To do ::
Your task is to restate the data word for word.

■ ■ ■ ■

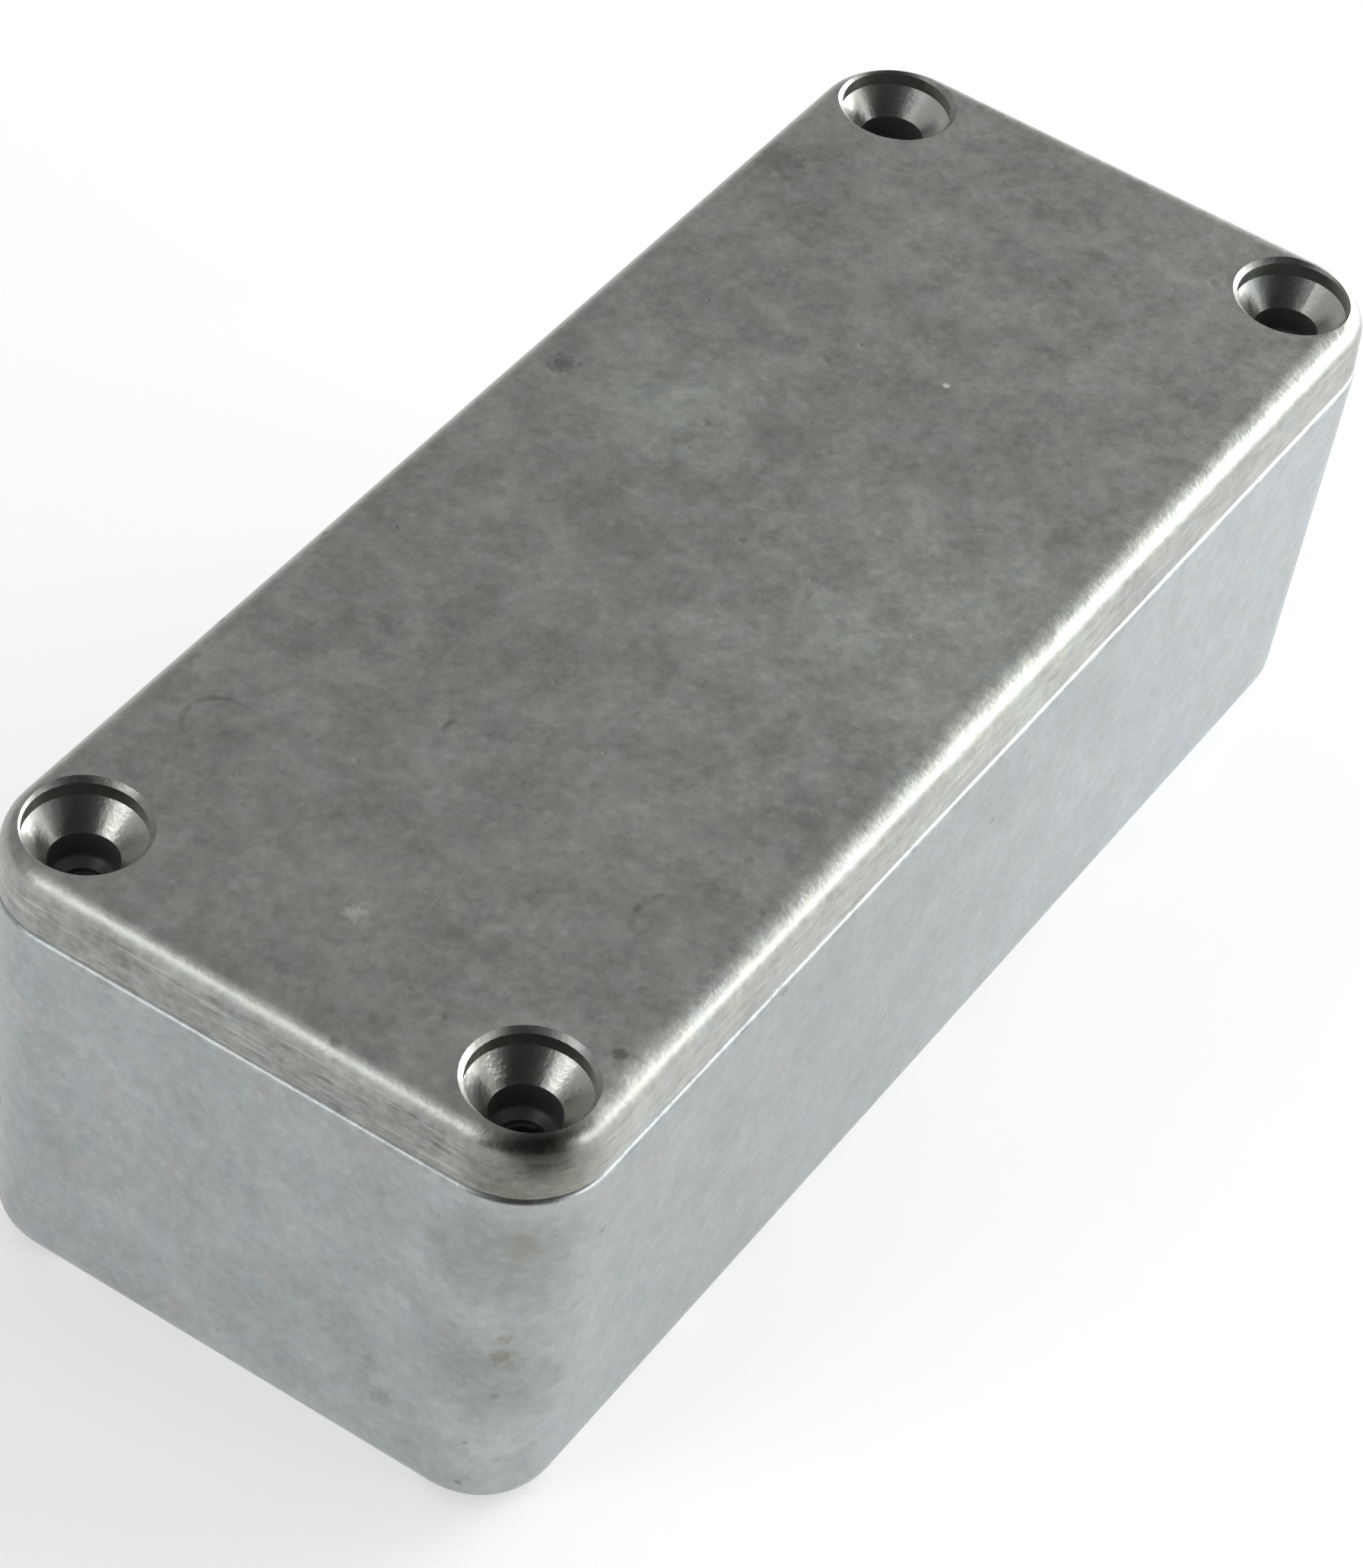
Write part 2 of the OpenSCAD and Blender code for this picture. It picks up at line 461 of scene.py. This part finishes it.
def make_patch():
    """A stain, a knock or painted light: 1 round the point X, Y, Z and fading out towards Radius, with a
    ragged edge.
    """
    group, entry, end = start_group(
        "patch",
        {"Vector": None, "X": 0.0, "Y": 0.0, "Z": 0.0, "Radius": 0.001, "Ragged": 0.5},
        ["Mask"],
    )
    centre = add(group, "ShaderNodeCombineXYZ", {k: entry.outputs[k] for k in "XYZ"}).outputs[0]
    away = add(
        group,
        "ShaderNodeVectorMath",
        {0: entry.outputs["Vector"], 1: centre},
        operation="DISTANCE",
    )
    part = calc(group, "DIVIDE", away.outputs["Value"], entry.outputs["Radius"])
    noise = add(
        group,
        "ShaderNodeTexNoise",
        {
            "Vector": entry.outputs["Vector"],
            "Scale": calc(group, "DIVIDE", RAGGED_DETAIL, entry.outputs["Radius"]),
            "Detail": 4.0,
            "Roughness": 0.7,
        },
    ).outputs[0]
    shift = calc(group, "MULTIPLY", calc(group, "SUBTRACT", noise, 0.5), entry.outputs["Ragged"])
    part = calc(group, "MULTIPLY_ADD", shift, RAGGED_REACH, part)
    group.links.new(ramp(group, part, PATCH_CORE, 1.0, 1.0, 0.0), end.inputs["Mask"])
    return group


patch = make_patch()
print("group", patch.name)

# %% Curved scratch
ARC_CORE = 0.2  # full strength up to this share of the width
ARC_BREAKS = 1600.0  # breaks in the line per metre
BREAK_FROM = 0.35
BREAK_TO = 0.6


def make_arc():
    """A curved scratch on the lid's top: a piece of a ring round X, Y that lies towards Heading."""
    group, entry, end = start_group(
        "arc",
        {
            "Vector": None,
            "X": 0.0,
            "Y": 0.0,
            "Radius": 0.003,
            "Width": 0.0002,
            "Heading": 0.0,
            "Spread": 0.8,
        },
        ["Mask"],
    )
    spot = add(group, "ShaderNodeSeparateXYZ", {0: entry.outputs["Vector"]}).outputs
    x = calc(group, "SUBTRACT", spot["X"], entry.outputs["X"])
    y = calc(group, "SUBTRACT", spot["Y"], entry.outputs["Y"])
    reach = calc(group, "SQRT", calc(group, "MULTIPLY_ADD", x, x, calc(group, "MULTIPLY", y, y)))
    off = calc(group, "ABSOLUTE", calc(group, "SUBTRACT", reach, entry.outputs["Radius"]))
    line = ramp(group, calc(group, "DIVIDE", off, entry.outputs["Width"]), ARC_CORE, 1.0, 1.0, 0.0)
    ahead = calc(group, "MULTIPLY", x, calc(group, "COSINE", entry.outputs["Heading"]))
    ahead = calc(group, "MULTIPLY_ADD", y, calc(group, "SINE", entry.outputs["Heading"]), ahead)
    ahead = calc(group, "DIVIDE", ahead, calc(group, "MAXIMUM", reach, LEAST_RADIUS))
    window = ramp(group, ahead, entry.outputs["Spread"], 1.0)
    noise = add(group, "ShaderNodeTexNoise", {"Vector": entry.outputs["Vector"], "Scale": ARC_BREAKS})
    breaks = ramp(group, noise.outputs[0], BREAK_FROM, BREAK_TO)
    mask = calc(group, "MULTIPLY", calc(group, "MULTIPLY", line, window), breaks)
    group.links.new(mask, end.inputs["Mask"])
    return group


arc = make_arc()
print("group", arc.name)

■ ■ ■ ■

Response to this task ::
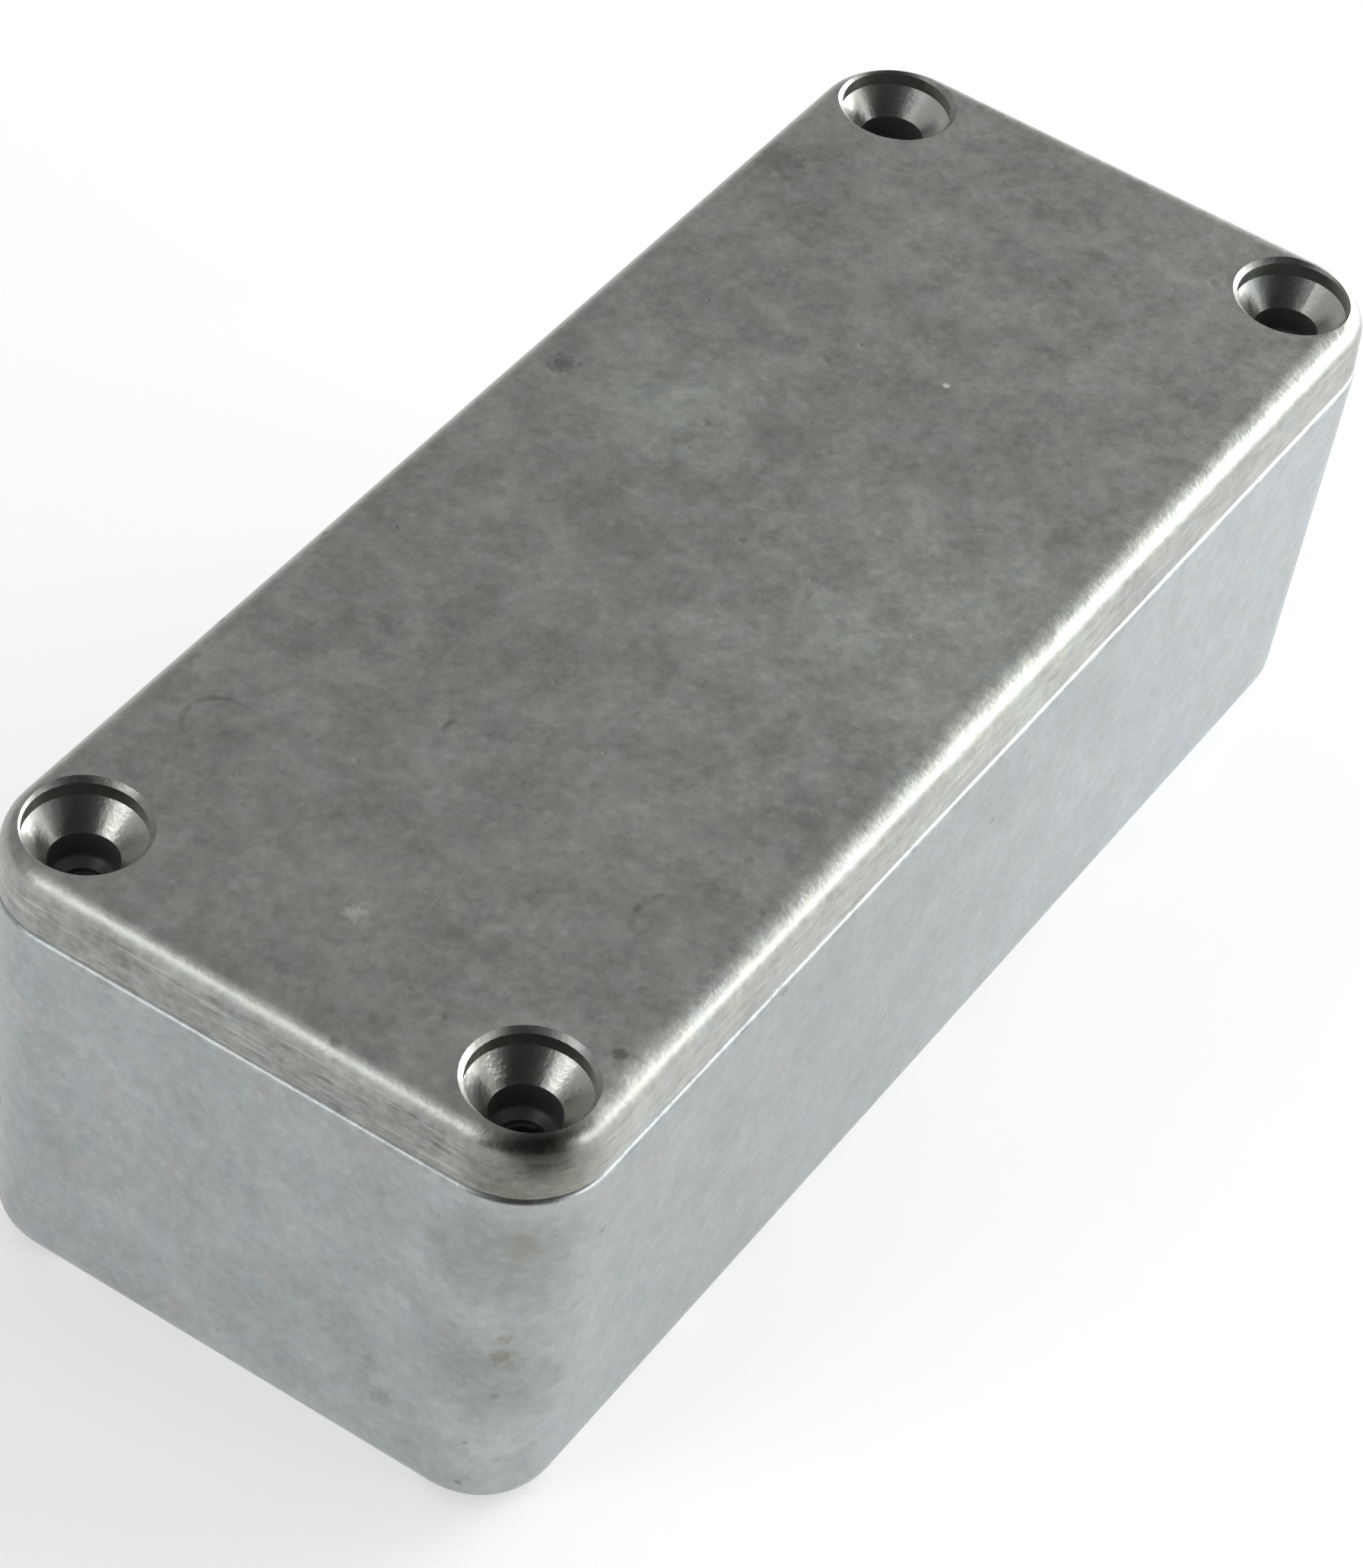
Write part 2 of the OpenSCAD and Blender code for this picture. It picks up at line 461 of scene.py. This part finishes it.
def make_patch():
    """A stain, a knock or painted light: 1 round the point X, Y, Z and fading out towards Radius, with a
    ragged edge.
    """
    group, entry, end = start_group(
        "patch",
        {"Vector": None, "X": 0.0, "Y": 0.0, "Z": 0.0, "Radius": 0.001, "Ragged": 0.5},
        ["Mask"],
    )
    centre = add(group, "ShaderNodeCombineXYZ", {k: entry.outputs[k] for k in "XYZ"}).outputs[0]
    away = add(
        group,
        "ShaderNodeVectorMath",
        {0: entry.outputs["Vector"], 1: centre},
        operation="DISTANCE",
    )
    part = calc(group, "DIVIDE", away.outputs["Value"], entry.outputs["Radius"])
    noise = add(
        group,
        "ShaderNodeTexNoise",
        {
            "Vector": entry.outputs["Vector"],
            "Scale": calc(group, "DIVIDE", RAGGED_DETAIL, entry.outputs["Radius"]),
            "Detail": 4.0,
            "Roughness": 0.7,
        },
    ).outputs[0]
    shift = calc(group, "MULTIPLY", calc(group, "SUBTRACT", noise, 0.5), entry.outputs["Ragged"])
    part = calc(group, "MULTIPLY_ADD", shift, RAGGED_REACH, part)
    group.links.new(ramp(group, part, PATCH_CORE, 1.0, 1.0, 0.0), end.inputs["Mask"])
    return group


patch = make_patch()
print("group", patch.name)

# %% Curved scratch
ARC_CORE = 0.2  # full strength up to this share of the width
ARC_BREAKS = 1600.0  # breaks in the line per metre
BREAK_FROM = 0.35
BREAK_TO = 0.6


def make_arc():
    """A curved scratch on the lid's top: a piece of a ring round X, Y that lies towards Heading."""
    group, entry, end = start_group(
        "arc",
        {
            "Vector": None,
            "X": 0.0,
            "Y": 0.0,
            "Radius": 0.003,
            "Width": 0.0002,
            "Heading": 0.0,
            "Spread": 0.8,
        },
        ["Mask"],
    )
    spot = add(group, "ShaderNodeSeparateXYZ", {0: entry.outputs["Vector"]}).outputs
    x = calc(group, "SUBTRACT", spot["X"], entry.outputs["X"])
    y = calc(group, "SUBTRACT", spot["Y"], entry.outputs["Y"])
    reach = calc(group, "SQRT", calc(group, "MULTIPLY_ADD", x, x, calc(group, "MULTIPLY", y, y)))
    off = calc(group, "ABSOLUTE", calc(group, "SUBTRACT", reach, entry.outputs["Radius"]))
    line = ramp(group, calc(group, "DIVIDE", off, entry.outputs["Width"]), ARC_CORE, 1.0, 1.0, 0.0)
    ahead = calc(group, "MULTIPLY", x, calc(group, "COSINE", entry.outputs["Heading"]))
    ahead = calc(group, "MULTIPLY_ADD", y, calc(group, "SINE", entry.outputs["Heading"]), ahead)
    ahead = calc(group, "DIVIDE", ahead, calc(group, "MAXIMUM", reach, LEAST_RADIUS))
    window = ramp(group, ahead, entry.outputs["Spread"], 1.0)
    noise = add(group, "ShaderNodeTexNoise", {"Vector": entry.outputs["Vector"], "Scale": ARC_BREAKS})
    breaks = ramp(group, noise.outputs[0], BREAK_FROM, BREAK_TO)
    mask = calc(group, "MULTIPLY", calc(group, "MULTIPLY", line, window), breaks)
    group.links.new(mask, end.inputs["Mask"])
    return group


arc = make_arc()
print("group", arc.name)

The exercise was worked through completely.